Must-haves for us in a rental are WiFi, a table for eating and where Brett can work, a washing machine (and hopefully a dryer, but it’s not absolutely necessary) if we’re staying for a week or more, a separate bedroom with a comfortable bed, a stove with an oven, and good kitchen space with a nice assortment of cooking tools and basic dishes. A nice bathroom with a shower is also a given. The location of the home is a big factor – we want a place where we can walk to various places and/or that’s near a station or other public transportation, and we like to have a grocery store within walking distance.
Do we always get everything we want? No! One of our favorite stays, Strasbourg, had no washing machine in the apartment – we had to take our clothes to a laundromat. There was no table, just a counter with two stools, and no separate bedroom.
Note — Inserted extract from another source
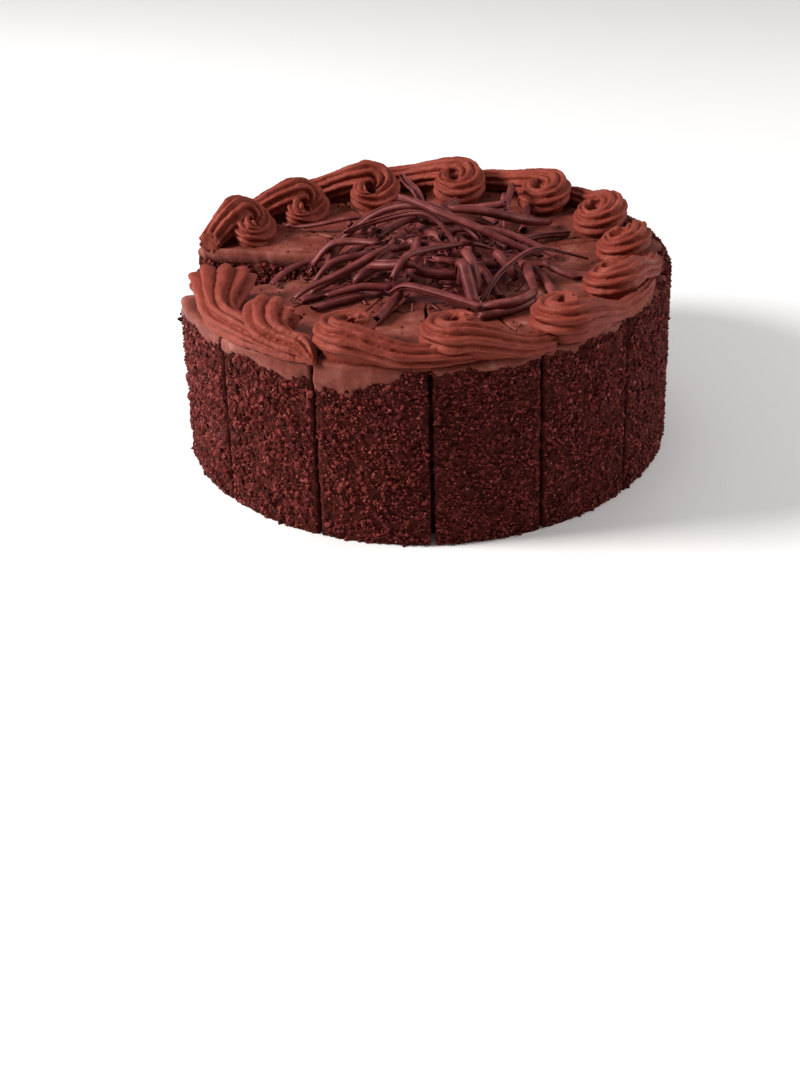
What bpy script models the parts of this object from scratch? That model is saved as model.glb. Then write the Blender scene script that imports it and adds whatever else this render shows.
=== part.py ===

I didn’t notice until just before our arrival that I had not booked a one-bedroom apartment as thought but a studio with a sofa bed, and we arrived in Strasbourg dreading our three-week stay there. The sofa bed turned out to be the most comfortable bed we slept on during our travels, the counter worked fine for us, the laundromat was only two blocks away and we met and chatted with nice people there, and the apartment’s location was superb for walking throughout the city. The landlord was friendly and generous, and before we left Strasbourg we were invited to her home for dinner with her family. She cooked a beautiful, traditional multi-course French meal for us and stuffed us with treats. We have stayed friends with her and her family, and both of us look forward to meeting up again some day. That apartment also taught Brett and I that we could live comfortably in a very small space and get along just fine.
Almost all of our stays provided everything we wanted and needed and then some. Still, we have assembled a simple set of kitchen tools to carry with us when we next travel (vegetable peeler, paring knives, silicone spatula, simple grater, can opener, and a couple of other pieces) as these are the things we sometimes found lacking in an apartment. For the most part though we adapt easily to what’s available in each home. We always keep our temporary homes clean and fix things if we can but call the owner when we can’t.
The opportunity to “live local” was one of the best things we did during our travels, and we’re looking forward to further Airbnb experiences when we hit the road again.